Makes you wonder, at least, what time it is in Shero's Mellon Arena office, assuming there's a working clock somewhere in the old barn. Is it, perhaps, dice-rolling time?

"That's premature," Shero said flatly and convincingly. "We've got hard games coming up. We've still got to grow as a team. We can still improve on our performance, even in games we win. We're ahead 3-1, then we're down 4-3. How can you manage your game better? You have to remember that everything they're going through in terms of development, that this is the first time these guys, whether you're talking about Marc-Andre Fleury or Ryan Whitney or Sidney Crosby or Jordan Staal or Evgeni Malkin, this is the first time they've played any meaningful games in the National Hockey League."

The issue is that, for a bunch of first-timers, these callow Penguins are pretty electrifying. It's more than just the fact that, 10 months removed from the Eastern Conference slums, they're occupying that statistical real estate where home ice advantage in the postseason is openly discussed; it's that they've begun to develop a certain cache.

"They're hungry," Blackhawks coach Denis Savard said Wednesday. "They were hungry the whole game. ...They're very good down low, below the circles, protecting pucks and finding that soft area.
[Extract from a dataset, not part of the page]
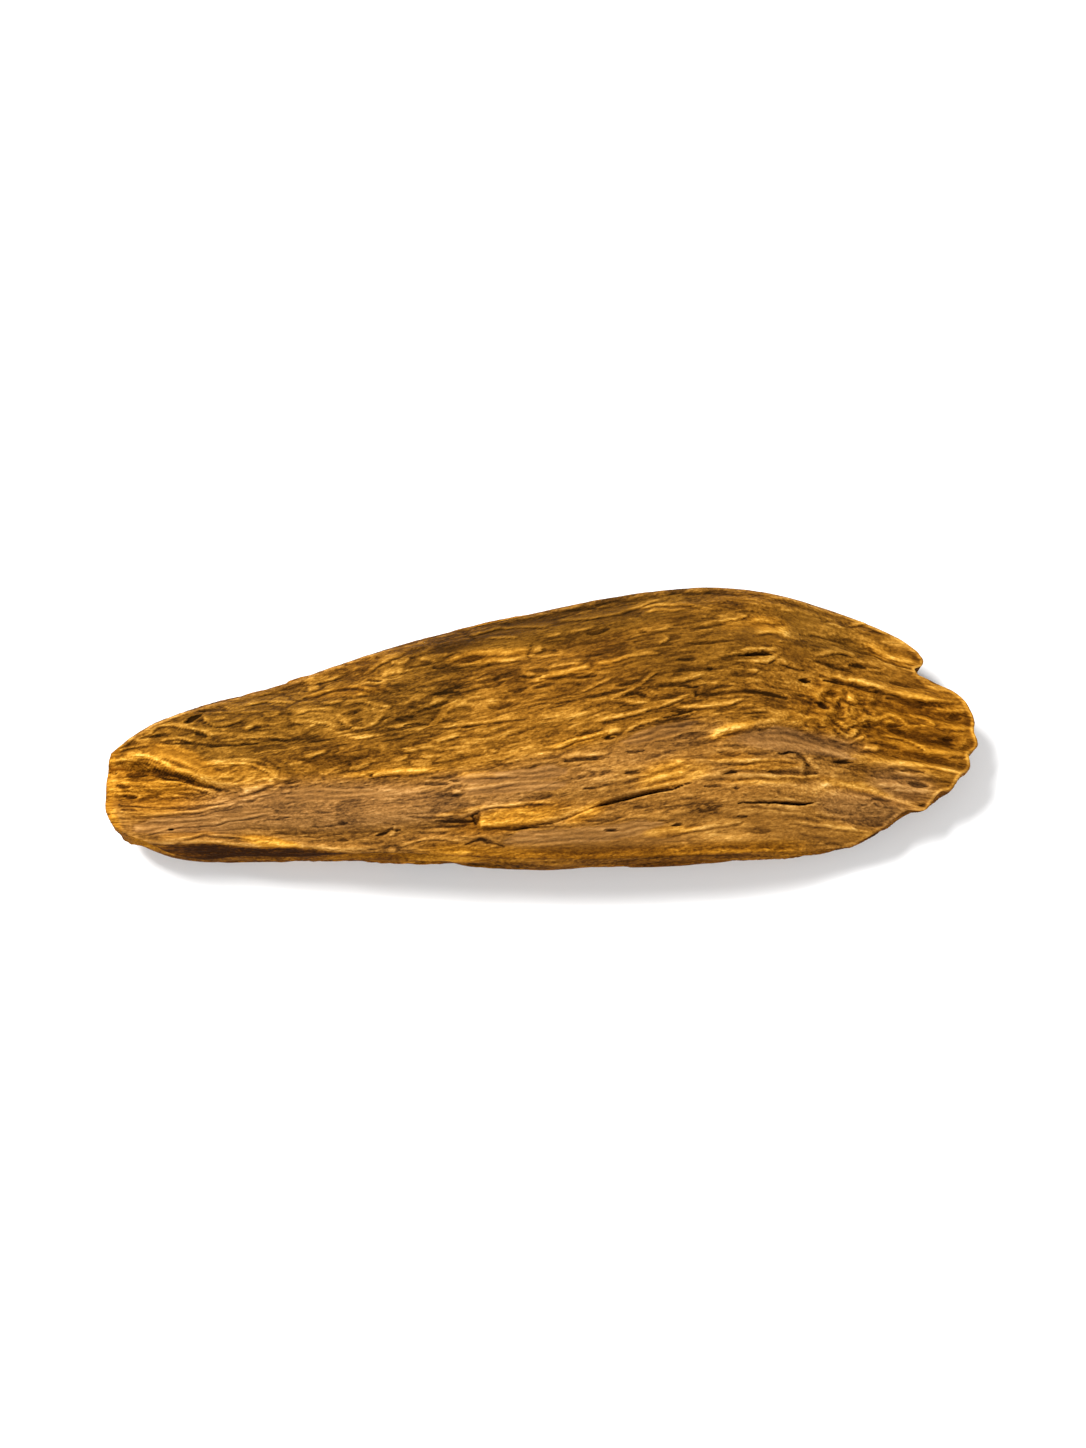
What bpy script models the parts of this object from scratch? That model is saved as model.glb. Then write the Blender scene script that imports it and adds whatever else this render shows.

We addressed that ... but they still found a way."

If you think these Penguins are hungry, their fans are certifiably ravenous, having not witnessed a playoff game since Crosby was at the eighth-grade picnic, literally. Shero, to his great credit, brings an objective eye to all of it.

"What I wanted to see, and what we've demanded from the start, is that this team get better every month," he said. "In early December, we were playing the Rangers, Atlanta, Washington and a had a losing streak, and at that point, I didn't want to be judging this team on streaks because you're not as good as you think you are when you're winning, nor as bad as you think you are when you're losing.

"I think what's been good is that they just play so hard together. Obviously we've got some top end skill people, but we've had contributions from a lot of different areas, which is what you need to improve as a hockey club."

Doesn't sound like a man reaching for the dice, and that's likely prudent. The Penguins are due for a kind of market correction, and a March schedule thick with desperate teams could still lead to Pittsburgh entering its first playoff season since 2001 in the sixth, seventh, even eighth slots.

All that said, someone like bruising Phoenix winger Georges Laraque might add an intriguing element. I mean, if you can get him without having to purchase the board game.